Biggers and arts leaders at Brown selected the 144-year-old Sayles Hall for his site-specific installation after he toured campus in 2023. He was drawn to the space for many reasons, he said, including its history, patina and central location on Brown’s College Green. In addition, Biggers, who is also a musician, thought about how the installation could add a new dimension to the building’s use as a concert hall — Sayles Hall is home to the largest remaining Hutchings-Votey pipe organ in the world, which was recently renovated.

“I was thinking a lot about how bodies would move through the space and how it’s sort of a multi-purpose, multi-event space used by students, faculty, staff and visitors,” he said. “I wanted to create something to activate the space as much as the organ activates the space.” 

Brown University Public Art Working Group Chair Kate Kraczon said Biggers’ installation, which was funded by an anonymous gift, is an excellent addition to the wide range of public art currently on view at Brown. 

“Sanford responds to specific sites and contexts in a truly multidisciplinary way,” said Kraczon, director of exhibitions and chief curator for the Brown Arts Institute. “He works in any and all materials, and he’s conceptually flexible in how he approaches public art installations.”

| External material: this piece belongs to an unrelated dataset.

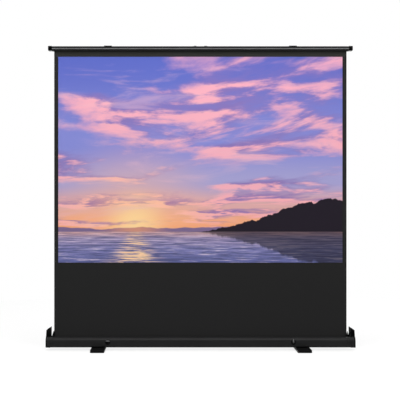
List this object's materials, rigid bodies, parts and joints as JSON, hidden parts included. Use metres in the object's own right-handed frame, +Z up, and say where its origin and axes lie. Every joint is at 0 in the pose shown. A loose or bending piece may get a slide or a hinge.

Biggers’ work, which incorporates elements ranging from film, video and music to fabric, sculpture and paint, is held in the permanent collections of the Museum of Modern Art and the Metropolitan Museum of Art in New York, and the Museum of Contemporary Art in Chicago, among other institutions.

The granite and brownstone Sayles Hall, built with support from a donation made in memory of William Clark Sayles, who died in 1876 while a sophomore at Brown, is also notable for its portrait collection of past University presidents, administrators, faculty, students, trustees and benefactors. The new installation invites viewers to contemplate who is represented on the walls and who isn’t, Biggers said.

He also considered how the piece would be viewed from outside of the building.

Biggers' installation is viewable from the outside of Sayles Hall.

“I wanted to create something that could be experienced by passersby, who could look through the windows and maybe see glimpses of the shapes or the light that would inspire them or attract them to come through the space,” he said. 

Biggers’ commission stemmed from artist and activist Carrie Mae Weems’ campus residency with the Brown Arts Institute in 2023. With support from the institute, Weems invited Biggers to identify a space at Brown for an installation, for which he developed a proposal that was reviewed by the Public Art Working Group.

The group’s members appreciated how Biggers’ proposal engaged with the historic space without interfering with viewers’ experience of the portraits and other elements within it, Kraczon said.

“Unless it’s being used for a large event, Sayles Hall has a calming energy when you’re there alone, and certainly when music is being performed,” Kraczon said. “We appreciated that Sanford was able to create a piece that is true to his artistic point of view but also resonated with the way the space has historically been used over many decades.”